Quote verbatim every line from the line containing "Recreate this object" to the line containing "const lerp = (a, b, t) => a + (b - a) * t;", inclusive of both, and no other line.

### INPUT MATERIAL
----------------

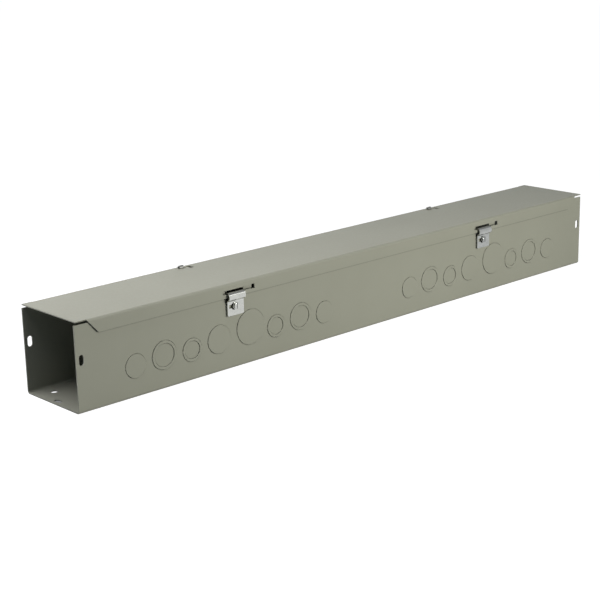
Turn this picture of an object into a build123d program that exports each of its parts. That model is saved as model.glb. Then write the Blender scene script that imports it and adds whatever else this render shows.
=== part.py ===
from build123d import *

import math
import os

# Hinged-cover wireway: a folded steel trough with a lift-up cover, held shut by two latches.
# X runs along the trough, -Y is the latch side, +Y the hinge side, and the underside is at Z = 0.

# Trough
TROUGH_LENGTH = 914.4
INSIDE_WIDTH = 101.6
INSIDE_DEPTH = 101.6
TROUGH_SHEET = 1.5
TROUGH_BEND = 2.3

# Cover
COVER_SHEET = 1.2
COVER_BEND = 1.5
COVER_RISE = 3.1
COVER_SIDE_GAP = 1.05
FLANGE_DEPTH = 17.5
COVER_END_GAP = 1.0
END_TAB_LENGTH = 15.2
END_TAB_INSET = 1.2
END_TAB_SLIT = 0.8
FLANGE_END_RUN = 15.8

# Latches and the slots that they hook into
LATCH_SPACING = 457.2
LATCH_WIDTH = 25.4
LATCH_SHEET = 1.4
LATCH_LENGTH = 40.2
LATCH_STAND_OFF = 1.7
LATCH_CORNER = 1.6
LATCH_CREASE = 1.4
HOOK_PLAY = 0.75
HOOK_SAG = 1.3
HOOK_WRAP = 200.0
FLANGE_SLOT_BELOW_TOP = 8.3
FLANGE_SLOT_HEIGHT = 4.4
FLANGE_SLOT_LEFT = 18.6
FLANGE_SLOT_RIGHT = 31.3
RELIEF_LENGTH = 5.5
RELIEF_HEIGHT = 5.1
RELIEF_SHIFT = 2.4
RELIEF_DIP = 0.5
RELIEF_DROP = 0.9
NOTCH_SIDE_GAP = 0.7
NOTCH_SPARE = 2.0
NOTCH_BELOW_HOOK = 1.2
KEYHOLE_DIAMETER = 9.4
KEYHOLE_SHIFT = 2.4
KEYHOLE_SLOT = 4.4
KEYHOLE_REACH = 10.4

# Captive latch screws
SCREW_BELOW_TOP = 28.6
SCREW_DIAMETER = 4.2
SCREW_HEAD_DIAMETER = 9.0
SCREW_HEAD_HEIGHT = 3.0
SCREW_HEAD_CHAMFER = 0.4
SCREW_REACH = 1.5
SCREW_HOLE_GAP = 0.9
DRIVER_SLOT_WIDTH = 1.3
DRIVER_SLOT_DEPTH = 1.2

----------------

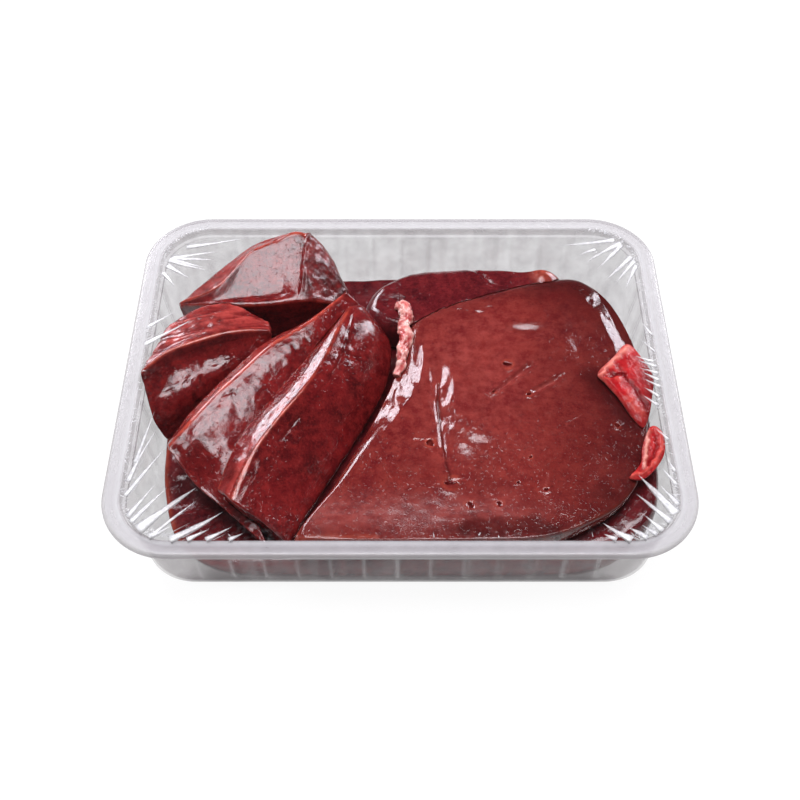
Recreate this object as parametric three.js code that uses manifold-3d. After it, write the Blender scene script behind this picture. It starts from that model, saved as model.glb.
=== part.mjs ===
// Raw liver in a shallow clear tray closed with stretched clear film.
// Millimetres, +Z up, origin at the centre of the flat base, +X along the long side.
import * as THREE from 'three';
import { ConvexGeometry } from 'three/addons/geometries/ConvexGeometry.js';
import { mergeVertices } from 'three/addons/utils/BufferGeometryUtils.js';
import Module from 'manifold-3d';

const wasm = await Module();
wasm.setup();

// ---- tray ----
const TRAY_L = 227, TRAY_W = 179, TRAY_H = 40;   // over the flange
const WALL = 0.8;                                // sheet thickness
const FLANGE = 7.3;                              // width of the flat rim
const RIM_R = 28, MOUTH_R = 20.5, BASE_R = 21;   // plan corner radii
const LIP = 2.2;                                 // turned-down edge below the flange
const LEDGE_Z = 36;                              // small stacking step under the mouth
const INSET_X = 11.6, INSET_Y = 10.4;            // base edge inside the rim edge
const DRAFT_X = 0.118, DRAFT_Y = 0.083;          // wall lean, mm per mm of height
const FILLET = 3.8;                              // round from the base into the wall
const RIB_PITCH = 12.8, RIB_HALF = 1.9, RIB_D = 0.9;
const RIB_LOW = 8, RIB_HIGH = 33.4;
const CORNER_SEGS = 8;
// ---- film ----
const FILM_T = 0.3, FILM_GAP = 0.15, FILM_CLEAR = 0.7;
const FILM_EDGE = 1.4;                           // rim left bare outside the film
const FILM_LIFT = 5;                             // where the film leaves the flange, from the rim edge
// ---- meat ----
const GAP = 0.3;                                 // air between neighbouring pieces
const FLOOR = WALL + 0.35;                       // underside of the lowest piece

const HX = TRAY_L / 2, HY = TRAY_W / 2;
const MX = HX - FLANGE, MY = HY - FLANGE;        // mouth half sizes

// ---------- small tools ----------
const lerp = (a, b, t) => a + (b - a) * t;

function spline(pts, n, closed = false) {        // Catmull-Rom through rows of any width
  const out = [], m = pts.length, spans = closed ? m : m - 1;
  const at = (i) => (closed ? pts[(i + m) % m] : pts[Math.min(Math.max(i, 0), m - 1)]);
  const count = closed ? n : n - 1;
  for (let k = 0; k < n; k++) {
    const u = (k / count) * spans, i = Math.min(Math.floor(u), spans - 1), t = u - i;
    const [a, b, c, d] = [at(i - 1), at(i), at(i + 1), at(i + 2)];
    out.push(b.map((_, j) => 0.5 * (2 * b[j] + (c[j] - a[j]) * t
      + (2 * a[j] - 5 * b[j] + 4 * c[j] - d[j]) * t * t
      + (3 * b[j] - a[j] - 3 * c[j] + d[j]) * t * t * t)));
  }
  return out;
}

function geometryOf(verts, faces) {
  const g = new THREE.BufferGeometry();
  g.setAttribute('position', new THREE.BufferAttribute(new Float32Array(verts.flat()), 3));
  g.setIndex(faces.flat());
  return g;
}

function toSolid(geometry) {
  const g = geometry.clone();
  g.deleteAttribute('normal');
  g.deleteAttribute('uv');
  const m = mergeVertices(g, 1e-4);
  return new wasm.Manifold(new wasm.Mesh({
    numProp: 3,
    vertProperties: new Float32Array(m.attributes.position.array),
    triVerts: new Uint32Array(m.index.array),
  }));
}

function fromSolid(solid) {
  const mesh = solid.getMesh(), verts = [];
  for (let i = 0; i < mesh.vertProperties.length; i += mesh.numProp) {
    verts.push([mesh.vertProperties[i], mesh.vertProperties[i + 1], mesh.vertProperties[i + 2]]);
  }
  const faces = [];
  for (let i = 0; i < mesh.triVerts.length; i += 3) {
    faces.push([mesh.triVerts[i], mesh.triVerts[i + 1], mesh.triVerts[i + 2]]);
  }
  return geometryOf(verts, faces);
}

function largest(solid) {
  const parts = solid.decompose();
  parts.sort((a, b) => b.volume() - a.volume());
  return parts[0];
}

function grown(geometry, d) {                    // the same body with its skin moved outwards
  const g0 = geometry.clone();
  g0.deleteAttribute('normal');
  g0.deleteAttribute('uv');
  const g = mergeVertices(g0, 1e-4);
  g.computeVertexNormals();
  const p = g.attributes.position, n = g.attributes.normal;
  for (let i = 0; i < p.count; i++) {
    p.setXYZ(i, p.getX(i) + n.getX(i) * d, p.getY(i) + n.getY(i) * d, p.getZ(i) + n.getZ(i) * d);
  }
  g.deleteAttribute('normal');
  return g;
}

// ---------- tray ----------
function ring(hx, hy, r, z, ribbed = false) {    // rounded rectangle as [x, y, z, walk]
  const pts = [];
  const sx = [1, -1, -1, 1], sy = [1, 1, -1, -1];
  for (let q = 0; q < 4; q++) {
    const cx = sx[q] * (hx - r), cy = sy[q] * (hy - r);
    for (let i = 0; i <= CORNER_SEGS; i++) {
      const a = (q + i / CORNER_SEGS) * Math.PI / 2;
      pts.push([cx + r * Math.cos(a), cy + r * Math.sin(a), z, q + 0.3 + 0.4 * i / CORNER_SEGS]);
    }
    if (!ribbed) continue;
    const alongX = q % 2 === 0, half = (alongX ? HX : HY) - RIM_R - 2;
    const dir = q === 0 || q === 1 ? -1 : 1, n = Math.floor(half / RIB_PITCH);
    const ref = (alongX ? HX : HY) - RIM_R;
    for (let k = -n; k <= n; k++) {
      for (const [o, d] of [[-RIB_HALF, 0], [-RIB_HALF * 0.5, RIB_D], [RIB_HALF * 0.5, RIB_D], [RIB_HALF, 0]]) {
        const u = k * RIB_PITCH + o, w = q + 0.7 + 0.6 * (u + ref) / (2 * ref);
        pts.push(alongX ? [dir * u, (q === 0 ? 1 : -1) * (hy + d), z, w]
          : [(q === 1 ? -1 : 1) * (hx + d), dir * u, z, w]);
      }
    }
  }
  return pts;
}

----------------

### RESULT
Recreate this object as parametric three.js code that uses manifold-3d. After it, write the Blender scene script behind this picture. It starts from that model, saved as model.glb.
=== part.mjs ===
// Raw liver in a shallow clear tray closed with stretched clear film.
// Millimetres, +Z up, origin at the centre of the flat base, +X along the long side.
import * as THREE from 'three';
import { ConvexGeometry } from 'three/addons/geometries/ConvexGeometry.js';
import { mergeVertices } from 'three/addons/utils/BufferGeometryUtils.js';
import Module from 'manifold-3d';

const wasm = await Module();
wasm.setup();

// ---- tray ----
const TRAY_L = 227, TRAY_W = 179, TRAY_H = 40;   // over the flange
const WALL = 0.8;                                // sheet thickness
const FLANGE = 7.3;                              // width of the flat rim
const RIM_R = 28, MOUTH_R = 20.5, BASE_R = 21;   // plan corner radii
const LIP = 2.2;                                 // turned-down edge below the flange
const LEDGE_Z = 36;                              // small stacking step under the mouth
const INSET_X = 11.6, INSET_Y = 10.4;            // base edge inside the rim edge
const DRAFT_X = 0.118, DRAFT_Y = 0.083;          // wall lean, mm per mm of height
const FILLET = 3.8;                              // round from the base into the wall
const RIB_PITCH = 12.8, RIB_HALF = 1.9, RIB_D = 0.9;
const RIB_LOW = 8, RIB_HIGH = 33.4;
const CORNER_SEGS = 8;
// ---- film ----
const FILM_T = 0.3, FILM_GAP = 0.15, FILM_CLEAR = 0.7;
const FILM_EDGE = 1.4;                           // rim left bare outside the film
const FILM_LIFT = 5;                             // where the film leaves the flange, from the rim edge
// ---- meat ----
const GAP = 0.3;                                 // air between neighbouring pieces
const FLOOR = WALL + 0.35;                       // underside of the lowest piece

const HX = TRAY_L / 2, HY = TRAY_W / 2;
const MX = HX - FLANGE, MY = HY - FLANGE;        // mouth half sizes

// ---------- small tools ----------
const lerp = (a, b, t) => a + (b - a) * t;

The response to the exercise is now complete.